- **WHAT IS BEING ASKED**: Up to and including the line that contains "slab_faces(edge, top, base))", write out each line of the material from its first line, exactly.

- **RECORDED DATA**:
+--
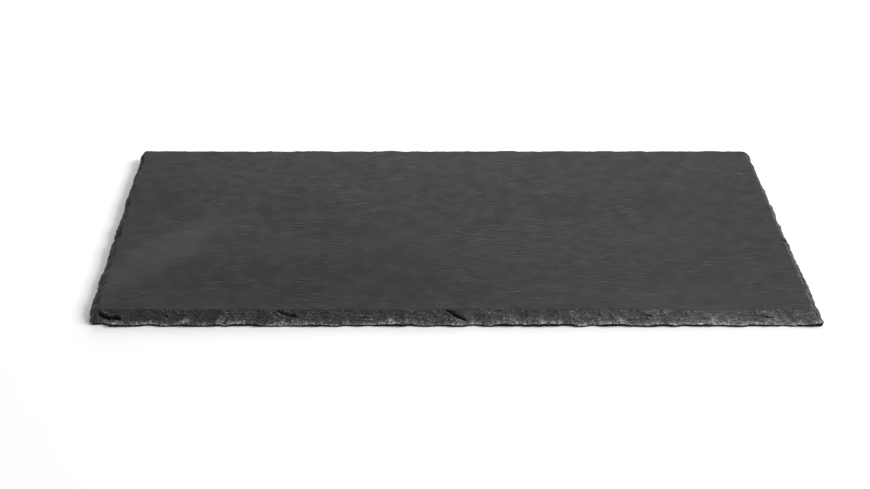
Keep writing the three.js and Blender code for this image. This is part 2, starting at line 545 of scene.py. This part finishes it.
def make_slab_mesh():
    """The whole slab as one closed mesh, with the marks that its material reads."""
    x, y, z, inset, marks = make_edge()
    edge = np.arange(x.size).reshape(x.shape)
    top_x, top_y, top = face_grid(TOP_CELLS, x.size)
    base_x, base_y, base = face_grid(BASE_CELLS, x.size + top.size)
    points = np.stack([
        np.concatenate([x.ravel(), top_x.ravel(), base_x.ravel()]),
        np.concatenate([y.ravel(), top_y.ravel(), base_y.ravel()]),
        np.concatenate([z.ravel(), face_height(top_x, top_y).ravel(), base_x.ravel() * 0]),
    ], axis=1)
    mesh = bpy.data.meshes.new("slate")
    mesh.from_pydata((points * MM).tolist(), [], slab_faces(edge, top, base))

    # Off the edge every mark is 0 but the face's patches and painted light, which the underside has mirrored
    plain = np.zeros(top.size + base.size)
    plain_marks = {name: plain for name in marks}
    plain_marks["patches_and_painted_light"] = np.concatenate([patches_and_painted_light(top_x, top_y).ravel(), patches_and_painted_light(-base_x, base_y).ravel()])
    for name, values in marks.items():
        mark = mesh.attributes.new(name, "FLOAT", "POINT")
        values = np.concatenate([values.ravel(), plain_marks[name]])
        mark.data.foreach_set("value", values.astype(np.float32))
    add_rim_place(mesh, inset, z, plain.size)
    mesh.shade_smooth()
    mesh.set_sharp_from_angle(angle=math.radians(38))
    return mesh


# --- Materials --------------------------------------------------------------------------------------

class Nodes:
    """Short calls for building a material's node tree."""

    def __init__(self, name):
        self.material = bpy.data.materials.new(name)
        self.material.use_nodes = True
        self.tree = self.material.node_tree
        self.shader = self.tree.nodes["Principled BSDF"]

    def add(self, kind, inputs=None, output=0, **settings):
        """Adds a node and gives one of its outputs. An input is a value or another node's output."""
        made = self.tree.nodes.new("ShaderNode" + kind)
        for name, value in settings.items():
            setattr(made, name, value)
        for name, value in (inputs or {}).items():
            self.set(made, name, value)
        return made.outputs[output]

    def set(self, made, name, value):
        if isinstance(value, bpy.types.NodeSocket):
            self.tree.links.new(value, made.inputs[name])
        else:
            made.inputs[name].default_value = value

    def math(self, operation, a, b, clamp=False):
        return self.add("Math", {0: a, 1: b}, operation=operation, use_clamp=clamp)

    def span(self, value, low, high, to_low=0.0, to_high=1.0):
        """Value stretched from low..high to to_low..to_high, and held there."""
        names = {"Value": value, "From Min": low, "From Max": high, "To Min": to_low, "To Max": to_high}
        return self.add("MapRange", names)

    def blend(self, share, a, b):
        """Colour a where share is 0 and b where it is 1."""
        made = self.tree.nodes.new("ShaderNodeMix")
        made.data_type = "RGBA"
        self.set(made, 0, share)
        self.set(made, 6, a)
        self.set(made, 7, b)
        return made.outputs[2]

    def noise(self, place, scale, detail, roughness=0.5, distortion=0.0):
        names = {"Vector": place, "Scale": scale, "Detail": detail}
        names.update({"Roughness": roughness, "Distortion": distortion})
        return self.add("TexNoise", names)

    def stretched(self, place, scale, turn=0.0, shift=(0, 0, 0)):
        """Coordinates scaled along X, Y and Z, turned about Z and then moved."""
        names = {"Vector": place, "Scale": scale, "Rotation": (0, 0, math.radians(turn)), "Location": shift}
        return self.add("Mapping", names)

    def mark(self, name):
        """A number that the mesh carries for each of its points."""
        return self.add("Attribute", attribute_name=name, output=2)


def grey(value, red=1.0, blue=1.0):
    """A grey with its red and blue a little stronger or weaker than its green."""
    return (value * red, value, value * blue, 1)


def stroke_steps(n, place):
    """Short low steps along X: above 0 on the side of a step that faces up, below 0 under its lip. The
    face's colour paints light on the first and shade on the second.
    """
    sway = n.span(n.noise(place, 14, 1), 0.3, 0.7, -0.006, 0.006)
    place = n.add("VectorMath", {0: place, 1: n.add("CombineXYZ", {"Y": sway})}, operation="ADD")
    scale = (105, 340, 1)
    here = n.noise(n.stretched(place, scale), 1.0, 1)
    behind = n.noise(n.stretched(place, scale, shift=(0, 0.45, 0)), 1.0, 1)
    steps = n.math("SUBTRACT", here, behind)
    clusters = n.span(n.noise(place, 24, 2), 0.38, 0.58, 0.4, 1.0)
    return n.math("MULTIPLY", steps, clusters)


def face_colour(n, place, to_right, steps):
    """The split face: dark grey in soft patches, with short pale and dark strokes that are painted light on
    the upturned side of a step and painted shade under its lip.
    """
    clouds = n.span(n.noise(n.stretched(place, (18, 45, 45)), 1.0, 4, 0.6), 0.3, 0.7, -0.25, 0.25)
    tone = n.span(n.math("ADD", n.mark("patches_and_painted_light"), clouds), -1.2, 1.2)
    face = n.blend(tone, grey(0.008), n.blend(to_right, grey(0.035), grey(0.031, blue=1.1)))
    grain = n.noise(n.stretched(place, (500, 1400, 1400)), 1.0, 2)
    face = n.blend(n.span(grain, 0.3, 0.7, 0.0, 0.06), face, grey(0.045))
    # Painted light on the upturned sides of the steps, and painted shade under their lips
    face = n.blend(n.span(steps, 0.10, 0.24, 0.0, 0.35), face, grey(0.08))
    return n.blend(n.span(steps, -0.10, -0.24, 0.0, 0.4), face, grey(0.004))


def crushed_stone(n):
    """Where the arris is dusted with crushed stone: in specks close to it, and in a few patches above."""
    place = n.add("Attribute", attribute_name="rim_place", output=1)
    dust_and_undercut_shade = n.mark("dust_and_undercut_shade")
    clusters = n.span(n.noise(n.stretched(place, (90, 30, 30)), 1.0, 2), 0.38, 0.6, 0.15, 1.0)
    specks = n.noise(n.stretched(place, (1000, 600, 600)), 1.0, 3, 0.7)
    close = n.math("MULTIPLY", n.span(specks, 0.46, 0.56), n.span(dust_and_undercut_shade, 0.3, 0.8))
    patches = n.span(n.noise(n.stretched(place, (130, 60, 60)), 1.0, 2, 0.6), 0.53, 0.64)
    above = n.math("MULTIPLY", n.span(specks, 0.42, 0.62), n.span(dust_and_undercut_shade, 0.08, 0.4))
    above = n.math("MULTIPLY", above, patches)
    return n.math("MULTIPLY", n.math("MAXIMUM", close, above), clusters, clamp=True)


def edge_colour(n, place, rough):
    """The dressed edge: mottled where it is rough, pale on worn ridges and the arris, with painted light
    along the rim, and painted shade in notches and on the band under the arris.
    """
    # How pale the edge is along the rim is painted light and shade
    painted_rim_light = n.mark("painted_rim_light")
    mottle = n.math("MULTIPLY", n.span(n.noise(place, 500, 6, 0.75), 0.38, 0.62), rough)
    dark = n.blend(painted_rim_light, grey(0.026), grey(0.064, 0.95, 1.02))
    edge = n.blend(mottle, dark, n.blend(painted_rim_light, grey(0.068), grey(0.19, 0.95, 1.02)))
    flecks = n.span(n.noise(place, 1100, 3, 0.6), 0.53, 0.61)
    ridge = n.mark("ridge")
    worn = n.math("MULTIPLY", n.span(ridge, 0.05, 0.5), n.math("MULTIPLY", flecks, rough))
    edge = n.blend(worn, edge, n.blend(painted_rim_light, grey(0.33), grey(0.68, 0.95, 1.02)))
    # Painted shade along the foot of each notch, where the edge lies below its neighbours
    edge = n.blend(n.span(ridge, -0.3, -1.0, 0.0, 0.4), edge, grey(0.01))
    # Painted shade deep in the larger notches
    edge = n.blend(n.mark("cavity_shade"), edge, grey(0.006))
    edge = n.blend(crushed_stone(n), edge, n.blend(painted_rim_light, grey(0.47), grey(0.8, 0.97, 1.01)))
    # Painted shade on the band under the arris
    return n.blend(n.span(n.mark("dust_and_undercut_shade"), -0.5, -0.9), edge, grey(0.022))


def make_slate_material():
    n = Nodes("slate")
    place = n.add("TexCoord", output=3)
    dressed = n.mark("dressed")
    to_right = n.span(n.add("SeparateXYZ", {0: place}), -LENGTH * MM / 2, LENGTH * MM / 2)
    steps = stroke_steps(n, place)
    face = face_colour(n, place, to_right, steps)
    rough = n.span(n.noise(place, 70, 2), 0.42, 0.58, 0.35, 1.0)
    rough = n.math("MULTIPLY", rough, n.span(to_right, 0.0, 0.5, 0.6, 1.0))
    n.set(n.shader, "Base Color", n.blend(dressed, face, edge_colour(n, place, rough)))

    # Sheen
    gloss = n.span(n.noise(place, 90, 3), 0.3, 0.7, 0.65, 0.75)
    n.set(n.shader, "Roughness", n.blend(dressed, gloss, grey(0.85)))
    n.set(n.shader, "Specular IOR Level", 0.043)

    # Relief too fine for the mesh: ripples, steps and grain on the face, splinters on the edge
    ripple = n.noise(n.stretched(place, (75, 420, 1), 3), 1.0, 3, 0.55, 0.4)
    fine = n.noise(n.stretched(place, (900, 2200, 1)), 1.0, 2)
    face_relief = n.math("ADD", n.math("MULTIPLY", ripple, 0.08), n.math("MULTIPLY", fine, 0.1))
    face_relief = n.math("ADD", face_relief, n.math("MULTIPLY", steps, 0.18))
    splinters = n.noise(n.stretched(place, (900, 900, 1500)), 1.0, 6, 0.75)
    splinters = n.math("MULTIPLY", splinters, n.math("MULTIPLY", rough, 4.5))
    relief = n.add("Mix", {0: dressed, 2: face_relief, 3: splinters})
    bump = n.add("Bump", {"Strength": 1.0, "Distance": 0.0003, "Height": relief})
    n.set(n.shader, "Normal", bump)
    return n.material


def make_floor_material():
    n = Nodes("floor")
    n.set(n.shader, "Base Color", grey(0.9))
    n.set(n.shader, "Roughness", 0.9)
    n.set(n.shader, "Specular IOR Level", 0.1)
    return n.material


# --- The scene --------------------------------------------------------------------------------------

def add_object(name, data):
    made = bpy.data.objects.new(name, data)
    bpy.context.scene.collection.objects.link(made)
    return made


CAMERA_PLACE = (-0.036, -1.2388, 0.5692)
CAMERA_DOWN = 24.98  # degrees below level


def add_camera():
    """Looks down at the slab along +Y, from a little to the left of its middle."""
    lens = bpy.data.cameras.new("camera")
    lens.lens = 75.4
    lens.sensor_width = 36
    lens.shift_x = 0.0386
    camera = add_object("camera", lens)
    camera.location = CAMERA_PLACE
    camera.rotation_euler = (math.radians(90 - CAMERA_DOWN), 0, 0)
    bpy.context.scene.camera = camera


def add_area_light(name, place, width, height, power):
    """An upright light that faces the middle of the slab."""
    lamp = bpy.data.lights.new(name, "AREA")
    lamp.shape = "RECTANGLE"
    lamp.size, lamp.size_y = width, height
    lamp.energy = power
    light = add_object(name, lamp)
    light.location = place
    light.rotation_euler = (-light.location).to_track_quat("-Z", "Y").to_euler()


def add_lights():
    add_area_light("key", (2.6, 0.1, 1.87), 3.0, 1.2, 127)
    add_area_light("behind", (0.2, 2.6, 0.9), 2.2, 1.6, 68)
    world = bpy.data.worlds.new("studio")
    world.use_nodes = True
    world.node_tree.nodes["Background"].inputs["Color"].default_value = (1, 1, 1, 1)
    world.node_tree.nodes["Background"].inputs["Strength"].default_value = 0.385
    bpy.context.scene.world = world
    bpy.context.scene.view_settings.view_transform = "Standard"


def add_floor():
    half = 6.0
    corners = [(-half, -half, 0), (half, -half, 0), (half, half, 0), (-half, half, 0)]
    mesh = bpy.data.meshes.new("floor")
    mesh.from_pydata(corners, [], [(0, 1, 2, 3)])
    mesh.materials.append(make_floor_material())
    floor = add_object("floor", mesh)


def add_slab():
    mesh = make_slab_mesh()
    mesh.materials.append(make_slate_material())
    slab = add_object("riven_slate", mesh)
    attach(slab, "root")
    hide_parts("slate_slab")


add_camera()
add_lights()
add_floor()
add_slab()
+--
- **OUTPUT FOR THIS EXERCISE**:
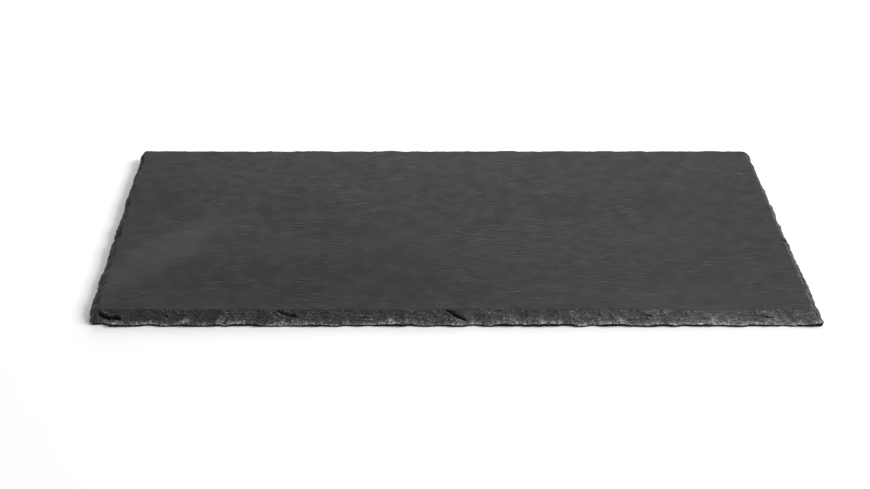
Keep writing the three.js and Blender code for this image. This is part 2, starting at line 545 of scene.py. This part finishes it.
def make_slab_mesh():
    """The whole slab as one closed mesh, with the marks that its material reads."""
    x, y, z, inset, marks = make_edge()
    edge = np.arange(x.size).reshape(x.shape)
    top_x, top_y, top = face_grid(TOP_CELLS, x.size)
    base_x, base_y, base = face_grid(BASE_CELLS, x.size + top.size)
    points = np.stack([
        np.concatenate([x.ravel(), top_x.ravel(), base_x.ravel()]),
        np.concatenate([y.ravel(), top_y.ravel(), base_y.ravel()]),
        np.concatenate([z.ravel(), face_height(top_x, top_y).ravel(), base_x.ravel() * 0]),
    ], axis=1)
    mesh = bpy.data.meshes.new("slate")
    mesh.from_pydata((points * MM).tolist(), [], slab_faces(edge, top, base))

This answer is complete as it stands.